Since the UNION operator has to produce a consistent result, the types of each of its inputs must be the same.  Of course, that's not the case here: the first SELECT yields a varchar, the second an int.  Faced with this, the system inserts an implicit conversion, attempting to coerce the varchar to an int.

But why convert the varchar to an int and not the other way around?  After all, it could convert 37 to '37' instead.  First, we have to understand that while this case is simple---the values are literals---this need not be the case. and so it may be very hard for the system to determine up-front what the actual values are.  E.g.:

 SELECT T.a -- a varchar column
UNION
SELECT U.b -- an int column

Or worse:

 SELECT M.a FROM -- some horribly complex query returning a varchar
UNION
SELECT N.b FROM -- another equally horrible query returning an int

In order to base this decision on the actual data, SQL Server would have to accumulate each side of the UNION, inspect all of the values, and hope to find a type that each of the values could be coerced to.  Perhaps worse, if the type depended on the actual data retrieved, then it could be very hard to determine what the result type of the query would be; it could even change if the data were updated.

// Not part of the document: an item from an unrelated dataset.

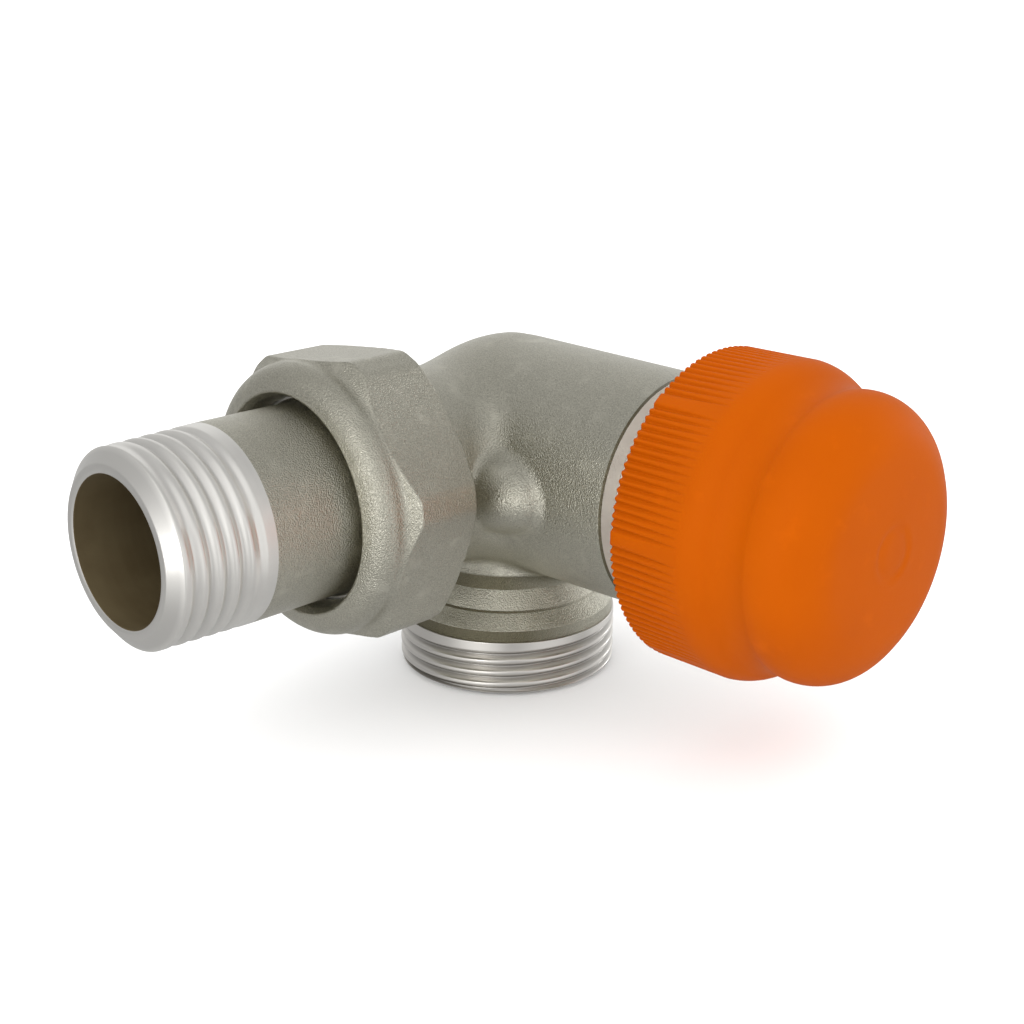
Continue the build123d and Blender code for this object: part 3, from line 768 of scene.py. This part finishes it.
def cap_outer():
    """Outside outline of the cap from the rim to the middle of the front."""
    start, parts = CAP_RIM + 0.3, 12
    points = [(CAP_RIM, CAP_RADIUS - 0.3), (CAP_RIM + 0.1, CAP_RADIUS - 0.1), (start, CAP_RADIUS)]
    points += [(start + (RIB_END - 0.4 - start) * k / parts, CAP_RADIUS) for k in range(1, parts)]
    here = (RIB_END - 0.4, CAP_RADIUS)
    for middle, end, count in CAP_ARCS:
        points += arc(here, middle, end, count)
        here = end
    return points + arc(here, (53.5, 4.5), (CAP_FRONT, 0.0), 10)[:7]


def rib_angles():
    """Angles of the cap's points: close together at each groove, wider in the gaps."""
    centres = []
    for group in range(RIB_GROUPS):
        middle = RIB_PHASE + group * 2 * math.pi / RIB_GROUPS
        for n in range(RIBS_IN_GROUP):
            lean = middle + (n - (RIBS_IN_GROUP - 1) / 2) * RIB_SPACING
            centres.append((math.pi / 2 + lean) % (2 * math.pi))
    centres.sort()
    edge = 1.2
    degrees = [-edge, -0.92, -0.62, -0.35, -0.12, 0.12, 0.35, 0.62, 0.92, edge]
    angles = [c + math.radians(d) for c in centres for d in degrees]
    for one, two in zip(centres, centres[1:] + [centres[0] + 2 * math.pi]):
        gap = two - one
        if gap > 1.5 * RIB_SPACING:
            inner = gap - 2 * math.radians(edge)
            count = int(inner / math.radians(0.9))
            angles += [one + math.radians(edge) + inner * k / count for k in range(1, count)]
    return np.sort(np.array(angles) % (2 * math.pi)), np.array(centres)


cap_angles, groove_centres = rib_angles()


def cap_shape(along, radius, angle, look):
    """V grooves that end in points at the end of the ribbed band, with a slightly rounded root."""
    near = np.searchsorted(groove_centres, angle[0])
    before = groove_centres[near - 1]
    after = groove_centres[near % len(groove_centres)]
    gap = np.minimum(np.abs((angle[0] - before + math.pi) % (2 * math.pi) - math.pi),
                     np.abs((angle[0] - after + math.pi) % (2 * math.pi) - math.pi))
    done = np.clip((along - CAP_RIM) / (RIB_END - CAP_RIM), 0, 1)
    deep = RIB_DEPTH * (1.0 - 1.05 * done ** RIB_FADE)
    side = np.sqrt((gap * CAP_RADIUS) ** 2 + RIB_ROOT ** 2) - RIB_ROOT
    cut = np.clip(deep - side * RIB_SLOPE, 0, None)
    return np.where((look >= THREADED) & (along < RIB_END + 0.2), radius - cut, radius)


outer = [(s, r, THREADED) for s, r in cap_outer()]
mark = [(CAP_FRONT - 0.02, 3.1, 0), (CAP_FRONT - 0.09, 2.85, 0), (CAP_FRONT - 0.14, 2.45, 0),
        (CAP_FRONT - 0.10, 2.1, 0), (CAP_FRONT - 0.03, 1.7, 0), (CAP_FRONT - 0.01, 1.0, 0),
        (CAP_FRONT - 0.01, 0, 0)]
inner = softened([
    (51.3, 0.0, 0, 0), (44.25, 0.0, 0, 0), (44.25, 3.0, 0, 0.2), (51.3, 3.2, 0, 0.2),
    (51.3, 7.0, 0, 0.5), (50.6, 10.4, 0, 0.8), (48.4, CAP_INSIDE, 0, 0.8),
    (43.4, CAP_INSIDE, 0, 0.4), (41.4, CAP_SKIRT_INSIDE, 0, 0.3),
    (CAP_RIM + 0.4, CAP_SKIRT_INSIDE, 0, 0.1), (CAP_RIM, 15.45, 0, 0.1),
])[1:]
lathe("cap_moulding", INSERT, outer + mark + inner, cap_angles, [PLASTIC], "cap",
      ["protective_cap"], cap_shape, math.pi)

# ---- floor, light and backdrop ----------------------------------------------------------------

FLOOR_RADIUS = 60.0
FLOOR_GAP = 0.00002         # the floor lies this far under the lower end face


def stage_floor():
    s = Shader("floor_paper")
    patch = s.noise(3.0, 2.0, 0.5)
    s.bump(s.noise(900.0, 2.0, 0.5), 0.00002, 0.2)
    s.surface(Base_Color=s.blend(patch, (0.93, 0.93, 0.93), (0.96, 0.96, 0.96)),
              Roughness=0.9, Specular_IOR_Level=0.1)
    count = 96
    angle = even_angles(count)
    verts = np.stack([FLOOR_RADIUS * np.cos(angle), FLOOR_RADIUS * np.sin(angle),
                      np.full(count, -FLOOR_GAP)], -1)
    mesh = bpy.data.meshes.new("floor")
    mesh.from_pydata(verts.tolist(), [], [list(range(count))])
    mesh.materials.append(s.material)
    floor = placed("floor", mesh)
    floor.visible_glossy = False


stage_floor()


def heading(turn, rise):
    """Unit vector at an angle to the right of the camera's side of the part and above the floor."""
    turn, rise = math.radians(turn), math.radians(rise)
    ahead, aside = math.cos(turn) * math.cos(rise), math.sin(turn) * math.cos(rise)
    return (ahead * sin_a + aside * cos_a, -ahead * cos_a + aside * sin_a, math.sin(rise))


def toward(turn, rise, distance):
    return tuple(m + distance * h for m, h in zip(MIDDLE, heading(turn, rise)))


def soft_light(name, place, target, width, height, power):
    data = bpy.data.lights.new(name, "AREA")
    data.shape = "RECTANGLE"
    data.size, data.size_y = width, height
    data.energy = power
    lamp = placed(name, data)
    aim = np.array(target) - np.array(place)
    lamp.rotation_mode = "QUATERNION"
    lamp.rotation_quaternion = Vector(aim).to_track_quat("-Z", "Y")
    lamp.location = place
    return lamp


MIDDLE = (0.015, -0.015, 0.025)
soft_light("window", toward(-27.0, -4.0, 0.9), MIDDLE, 0.14, 0.30, 1.0)
soft_light("side", toward(128.0, 4.0, 0.9), MIDDLE, 0.12, 0.30, 0.5)
fill = soft_light("fill", (0.55, -0.85, 0.75), MIDDLE, 1.2, 1.2, 5.6)
fill.visible_glossy = False

sun_data = bpy.data.lights.new("overhead", "SUN")
sun_data.angle = math.radians(170.0)
sun_data.energy = 2.8
sun = placed("overhead", sun_data)
sun.visible_glossy = False

WALL_GREY = 0.47
# (turn, rise, reach, added light) of the bright and dark patches of the studio's walls, in degrees
WALL_PATCHES = [(-30.0, -5.0, 36.0, 0.86), (-10.0, 40.0, 44.0, 0.42), (46.0, -2.0, 44.0, 0.46),
                (124.0, -4.0, 42.0, 0.45), (180.0, 6.0, 50.0, 0.38), (-92.0, -4.0, 22.0, -0.14)]


def studio_world():
    """Even grey walls with soft brighter and darker patches."""
    world = bpy.data.worlds.new("studio")
    world.use_nodes = True
    bpy.context.scene.world = world
    tree = world.node_tree
    background = tree.nodes["Background"]
    place = tree.nodes.new("ShaderNodeTexCoord").outputs["Generated"]
    total = None
    for turn, rise, reach, light in WALL_PATCHES:
        near = tree.nodes.new("ShaderNodeVectorMath")
        near.operation = "DOT_PRODUCT"
        tree.links.new(place, near.inputs[0])
        near.inputs[1].default_value = heading(turn, rise)
        patch = tree.nodes.new("ShaderNodeMapRange")
        patch.interpolation_type = "SMOOTHSTEP"
        patch.inputs["From Min"].default_value = math.cos(math.radians(reach))
        patch.inputs["From Max"].default_value = math.cos(math.radians(reach * 0.25))
        patch.inputs["To Max"].default_value = light
        tree.links.new(near.outputs["Value"], patch.inputs["Value"])
        joined = tree.nodes.new("ShaderNodeMath")
        tree.links.new(patch.outputs["Result"], joined.inputs[0])
        if total is None:
            joined.inputs[1].default_value = WALL_GREY
        else:
            tree.links.new(total, joined.inputs[1])
        total = joined.outputs[0]
    tree.links.new(total, background.inputs["Strength"])
    background.inputs["Color"].default_value = (1.0, 1.0, 1.0, 1.0)


studio_world()

bpy.context.scene.view_settings.view_transform = "Standard"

So SQL Server doesn't do this.  Instead of basing the conversion on the data itself, it bases it on the type of the data.  So, when the server looks at any of these examples, all it really sees is:

 SELECT <varchar>
UNION
SELECT <int>

The server then decides which one to convert, in this case it converts the varchar to an int.  How does it make this choice?  It simply has a precedence list of types, which we can see in the Data Type Precedence topic of Books Online.  The abbreviated version is:

1. user-defined data types (highest)
2. sql_variant
3. xml
...
16. int
...
27. varchar
...

Int lands higher than varchar, and so the varchar is converted to an int.  The actual data returned by each select is not used at all in making this decision, only the types.  The system can make this decision with relatively simple logic, and the type of the result is consistent as well.

This brings us to our pop-quiz.  What will this do?

 SELECT 'a'
UNION
SELECT 37

 

 

 

I'll give you a minute...

 

 

 

Got it?

 

 

 

Okay, here's the result:

 Msg 245, Level 16, State 1, Line 1
Conversion failed when converting the varchar value 'a' to data type int.

Make sense?

Cheers,
-Isaac